STORED DATA:
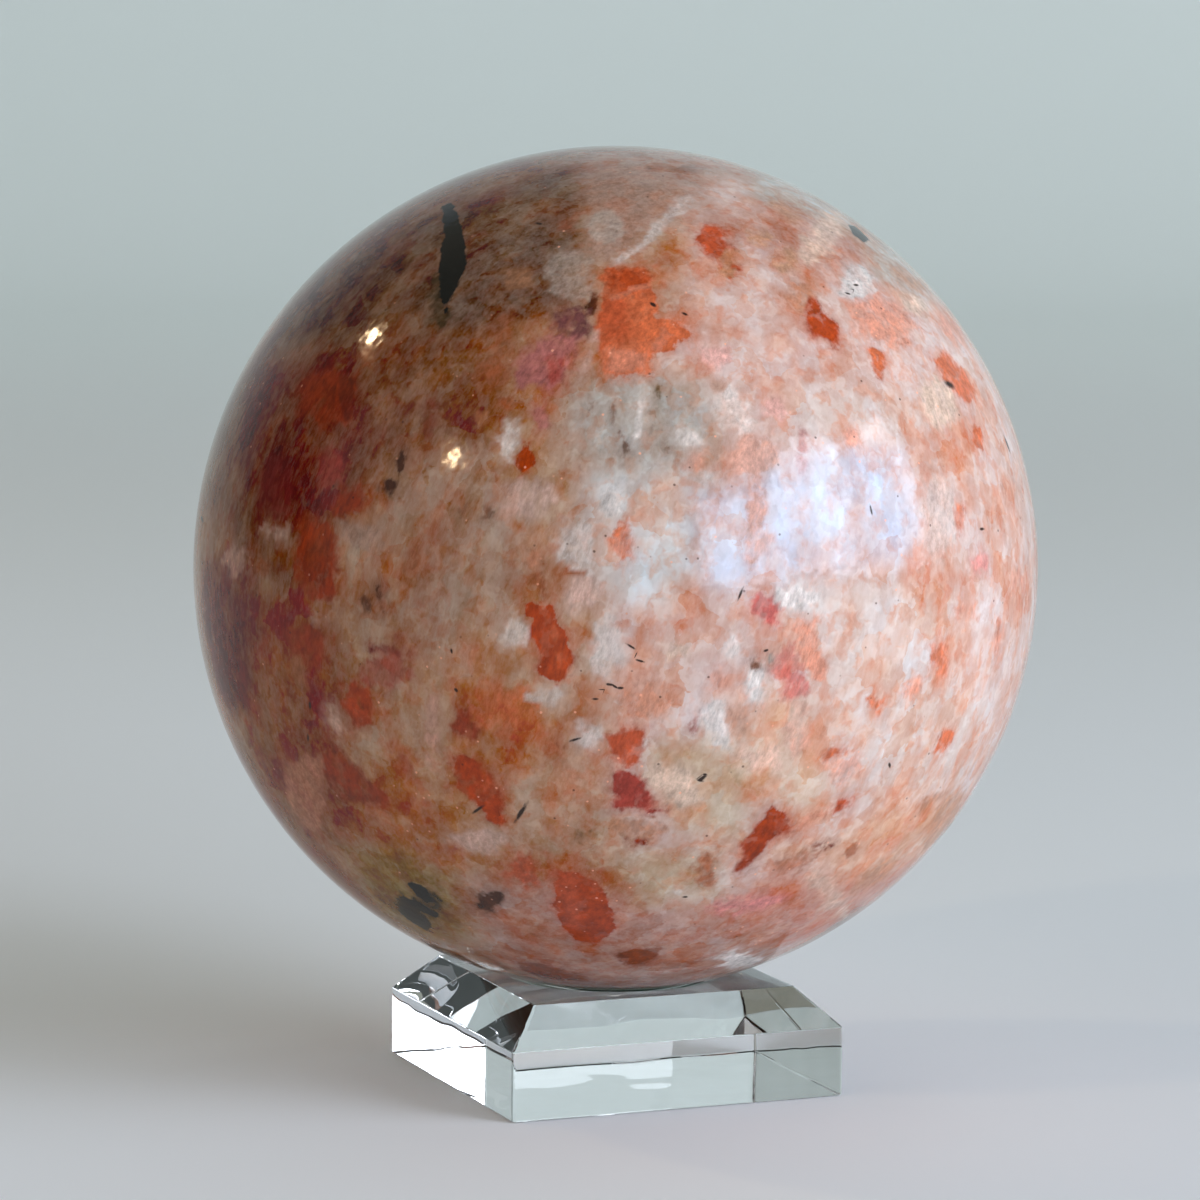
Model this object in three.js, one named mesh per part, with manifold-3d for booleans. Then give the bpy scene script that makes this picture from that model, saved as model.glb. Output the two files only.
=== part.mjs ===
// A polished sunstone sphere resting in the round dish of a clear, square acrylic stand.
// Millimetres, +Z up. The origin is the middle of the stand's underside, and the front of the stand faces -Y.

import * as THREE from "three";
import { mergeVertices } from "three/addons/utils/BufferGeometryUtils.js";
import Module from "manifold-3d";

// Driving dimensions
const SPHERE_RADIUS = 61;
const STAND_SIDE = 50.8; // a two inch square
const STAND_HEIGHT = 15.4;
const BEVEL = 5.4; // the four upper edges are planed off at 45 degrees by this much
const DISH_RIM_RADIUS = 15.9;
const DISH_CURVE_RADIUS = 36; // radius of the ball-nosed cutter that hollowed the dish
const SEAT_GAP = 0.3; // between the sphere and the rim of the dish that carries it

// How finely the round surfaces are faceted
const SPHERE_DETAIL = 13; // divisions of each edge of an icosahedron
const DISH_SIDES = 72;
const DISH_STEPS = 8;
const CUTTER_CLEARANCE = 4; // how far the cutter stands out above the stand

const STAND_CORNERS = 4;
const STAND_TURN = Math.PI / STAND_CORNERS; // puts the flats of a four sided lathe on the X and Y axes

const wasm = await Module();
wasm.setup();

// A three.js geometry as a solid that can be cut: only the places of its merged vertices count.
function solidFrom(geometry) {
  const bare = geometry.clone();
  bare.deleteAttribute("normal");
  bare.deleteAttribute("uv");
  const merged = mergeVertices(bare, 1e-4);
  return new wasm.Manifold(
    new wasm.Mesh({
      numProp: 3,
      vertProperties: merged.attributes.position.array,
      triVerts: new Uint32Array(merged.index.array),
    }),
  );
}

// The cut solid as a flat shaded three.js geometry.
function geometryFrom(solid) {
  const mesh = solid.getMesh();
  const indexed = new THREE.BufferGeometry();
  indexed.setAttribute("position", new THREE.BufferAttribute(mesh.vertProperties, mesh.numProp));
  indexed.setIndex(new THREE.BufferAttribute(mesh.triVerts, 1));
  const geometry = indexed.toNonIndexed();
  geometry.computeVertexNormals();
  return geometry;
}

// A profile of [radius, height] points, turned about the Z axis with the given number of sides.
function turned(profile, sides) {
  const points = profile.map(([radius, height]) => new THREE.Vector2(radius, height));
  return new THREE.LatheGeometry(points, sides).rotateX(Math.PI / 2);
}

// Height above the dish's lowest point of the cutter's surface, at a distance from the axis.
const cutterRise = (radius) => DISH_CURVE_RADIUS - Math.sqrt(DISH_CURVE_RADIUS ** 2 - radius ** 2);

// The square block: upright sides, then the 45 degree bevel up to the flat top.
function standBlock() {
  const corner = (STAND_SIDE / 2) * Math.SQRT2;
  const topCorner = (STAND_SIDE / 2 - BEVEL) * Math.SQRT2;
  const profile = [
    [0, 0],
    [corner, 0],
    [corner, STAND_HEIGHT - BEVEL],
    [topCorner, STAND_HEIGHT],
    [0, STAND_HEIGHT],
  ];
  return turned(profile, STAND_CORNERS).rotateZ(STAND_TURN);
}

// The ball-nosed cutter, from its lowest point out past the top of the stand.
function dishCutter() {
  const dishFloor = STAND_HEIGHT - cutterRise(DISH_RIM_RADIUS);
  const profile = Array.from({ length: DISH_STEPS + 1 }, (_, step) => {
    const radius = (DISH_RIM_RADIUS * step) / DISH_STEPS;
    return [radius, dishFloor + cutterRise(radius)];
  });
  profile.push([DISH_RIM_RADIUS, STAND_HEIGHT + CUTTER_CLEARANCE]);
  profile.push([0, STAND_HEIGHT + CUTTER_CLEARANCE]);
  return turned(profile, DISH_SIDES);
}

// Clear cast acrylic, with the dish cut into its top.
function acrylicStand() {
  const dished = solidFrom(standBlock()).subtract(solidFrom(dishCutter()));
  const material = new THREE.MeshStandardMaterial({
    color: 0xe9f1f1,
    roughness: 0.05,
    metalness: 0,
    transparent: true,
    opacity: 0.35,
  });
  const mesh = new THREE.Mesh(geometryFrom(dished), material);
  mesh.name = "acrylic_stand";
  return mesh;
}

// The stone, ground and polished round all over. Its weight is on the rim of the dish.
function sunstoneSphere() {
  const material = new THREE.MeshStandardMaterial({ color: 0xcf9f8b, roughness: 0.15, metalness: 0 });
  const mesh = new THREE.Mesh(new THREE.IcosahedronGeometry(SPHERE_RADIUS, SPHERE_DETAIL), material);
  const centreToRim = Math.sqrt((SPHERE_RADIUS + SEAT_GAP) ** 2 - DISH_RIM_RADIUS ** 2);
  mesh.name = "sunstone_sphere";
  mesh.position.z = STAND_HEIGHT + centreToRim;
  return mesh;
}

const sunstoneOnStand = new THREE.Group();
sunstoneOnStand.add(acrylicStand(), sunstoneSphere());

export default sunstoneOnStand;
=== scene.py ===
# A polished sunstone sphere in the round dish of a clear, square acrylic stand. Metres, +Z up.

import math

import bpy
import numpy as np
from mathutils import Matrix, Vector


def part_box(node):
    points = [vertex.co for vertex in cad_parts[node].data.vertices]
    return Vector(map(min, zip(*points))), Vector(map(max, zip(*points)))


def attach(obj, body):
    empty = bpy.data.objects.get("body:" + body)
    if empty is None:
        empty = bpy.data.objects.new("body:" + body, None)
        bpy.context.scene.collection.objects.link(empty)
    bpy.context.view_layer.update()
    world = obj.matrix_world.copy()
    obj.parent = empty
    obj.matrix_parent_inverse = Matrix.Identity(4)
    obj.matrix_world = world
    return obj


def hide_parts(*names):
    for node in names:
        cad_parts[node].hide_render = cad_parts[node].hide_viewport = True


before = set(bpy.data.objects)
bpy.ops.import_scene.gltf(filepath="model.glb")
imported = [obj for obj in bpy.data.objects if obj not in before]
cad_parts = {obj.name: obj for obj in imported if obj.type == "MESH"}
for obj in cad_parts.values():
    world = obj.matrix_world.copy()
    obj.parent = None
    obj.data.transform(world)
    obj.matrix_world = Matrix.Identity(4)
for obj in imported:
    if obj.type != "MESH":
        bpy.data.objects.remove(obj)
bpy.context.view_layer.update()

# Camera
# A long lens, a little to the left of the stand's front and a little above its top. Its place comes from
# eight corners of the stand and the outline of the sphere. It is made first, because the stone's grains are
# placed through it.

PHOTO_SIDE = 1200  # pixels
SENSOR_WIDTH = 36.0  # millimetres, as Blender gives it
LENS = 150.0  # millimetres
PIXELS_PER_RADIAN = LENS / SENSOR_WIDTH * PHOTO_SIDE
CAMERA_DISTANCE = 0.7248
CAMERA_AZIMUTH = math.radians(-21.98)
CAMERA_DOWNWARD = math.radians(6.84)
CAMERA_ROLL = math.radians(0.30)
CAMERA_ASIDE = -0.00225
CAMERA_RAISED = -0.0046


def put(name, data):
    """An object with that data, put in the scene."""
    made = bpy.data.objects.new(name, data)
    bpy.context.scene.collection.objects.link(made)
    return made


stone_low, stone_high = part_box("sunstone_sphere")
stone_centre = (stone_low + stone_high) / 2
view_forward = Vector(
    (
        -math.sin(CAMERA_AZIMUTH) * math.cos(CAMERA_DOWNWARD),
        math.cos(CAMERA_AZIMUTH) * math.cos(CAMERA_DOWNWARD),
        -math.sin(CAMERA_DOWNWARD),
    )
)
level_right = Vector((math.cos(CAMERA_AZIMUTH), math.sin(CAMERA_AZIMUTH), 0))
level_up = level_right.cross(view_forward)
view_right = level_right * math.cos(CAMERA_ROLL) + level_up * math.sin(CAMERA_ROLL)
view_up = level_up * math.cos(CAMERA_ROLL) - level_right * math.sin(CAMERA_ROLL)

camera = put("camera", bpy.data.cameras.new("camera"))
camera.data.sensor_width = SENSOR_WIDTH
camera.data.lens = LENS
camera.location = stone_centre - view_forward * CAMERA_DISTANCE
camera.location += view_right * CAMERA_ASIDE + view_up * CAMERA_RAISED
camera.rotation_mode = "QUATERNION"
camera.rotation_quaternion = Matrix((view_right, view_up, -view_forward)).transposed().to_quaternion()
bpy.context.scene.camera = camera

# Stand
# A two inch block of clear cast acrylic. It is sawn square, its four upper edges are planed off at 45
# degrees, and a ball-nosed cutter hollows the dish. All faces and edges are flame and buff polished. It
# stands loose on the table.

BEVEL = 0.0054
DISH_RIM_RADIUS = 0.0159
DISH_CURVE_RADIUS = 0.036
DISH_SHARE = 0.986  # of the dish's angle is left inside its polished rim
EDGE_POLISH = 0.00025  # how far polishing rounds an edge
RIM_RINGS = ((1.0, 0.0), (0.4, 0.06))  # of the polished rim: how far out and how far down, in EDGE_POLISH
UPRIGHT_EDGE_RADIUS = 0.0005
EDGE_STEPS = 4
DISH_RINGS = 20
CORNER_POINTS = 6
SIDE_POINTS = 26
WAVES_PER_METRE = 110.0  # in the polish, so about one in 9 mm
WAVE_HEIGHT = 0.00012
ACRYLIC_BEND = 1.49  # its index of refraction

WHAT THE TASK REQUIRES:
Only the lines from the one with "const sunstoneOnStand = new THREE.Group();" up to the one with "CAMERA_RAISED = -0.0046" should be repeated, both included, exactly as they appear.

THE SOLUTION:
const sunstoneOnStand = new THREE.Group();
sunstoneOnStand.add(acrylicStand(), sunstoneSphere());

export default sunstoneOnStand;
=== scene.py ===
# A polished sunstone sphere in the round dish of a clear, square acrylic stand. Metres, +Z up.

import math

import bpy
import numpy as np
from mathutils import Matrix, Vector


def part_box(node):
    points = [vertex.co for vertex in cad_parts[node].data.vertices]
    return Vector(map(min, zip(*points))), Vector(map(max, zip(*points)))


def attach(obj, body):
    empty = bpy.data.objects.get("body:" + body)
    if empty is None:
        empty = bpy.data.objects.new("body:" + body, None)
        bpy.context.scene.collection.objects.link(empty)
    bpy.context.view_layer.update()
    world = obj.matrix_world.copy()
    obj.parent = empty
    obj.matrix_parent_inverse = Matrix.Identity(4)
    obj.matrix_world = world
    return obj


def hide_parts(*names):
    for node in names:
        cad_parts[node].hide_render = cad_parts[node].hide_viewport = True


before = set(bpy.data.objects)
bpy.ops.import_scene.gltf(filepath="model.glb")
imported = [obj for obj in bpy.data.objects if obj not in before]
cad_parts = {obj.name: obj for obj in imported if obj.type == "MESH"}
for obj in cad_parts.values():
    world = obj.matrix_world.copy()
    obj.parent = None
    obj.data.transform(world)
    obj.matrix_world = Matrix.Identity(4)
for obj in imported:
    if obj.type != "MESH":
        bpy.data.objects.remove(obj)
bpy.context.view_layer.update()

# Camera
# A long lens, a little to the left of the stand's front and a little above its top. Its place comes from
# eight corners of the stand and the outline of the sphere. It is made first, because the stone's grains are
# placed through it.

PHOTO_SIDE = 1200  # pixels
SENSOR_WIDTH = 36.0  # millimetres, as Blender gives it
LENS = 150.0  # millimetres
PIXELS_PER_RADIAN = LENS / SENSOR_WIDTH * PHOTO_SIDE
CAMERA_DISTANCE = 0.7248
CAMERA_AZIMUTH = math.radians(-21.98)
CAMERA_DOWNWARD = math.radians(6.84)
CAMERA_ROLL = math.radians(0.30)
CAMERA_ASIDE = -0.00225
CAMERA_RAISED = -0.0046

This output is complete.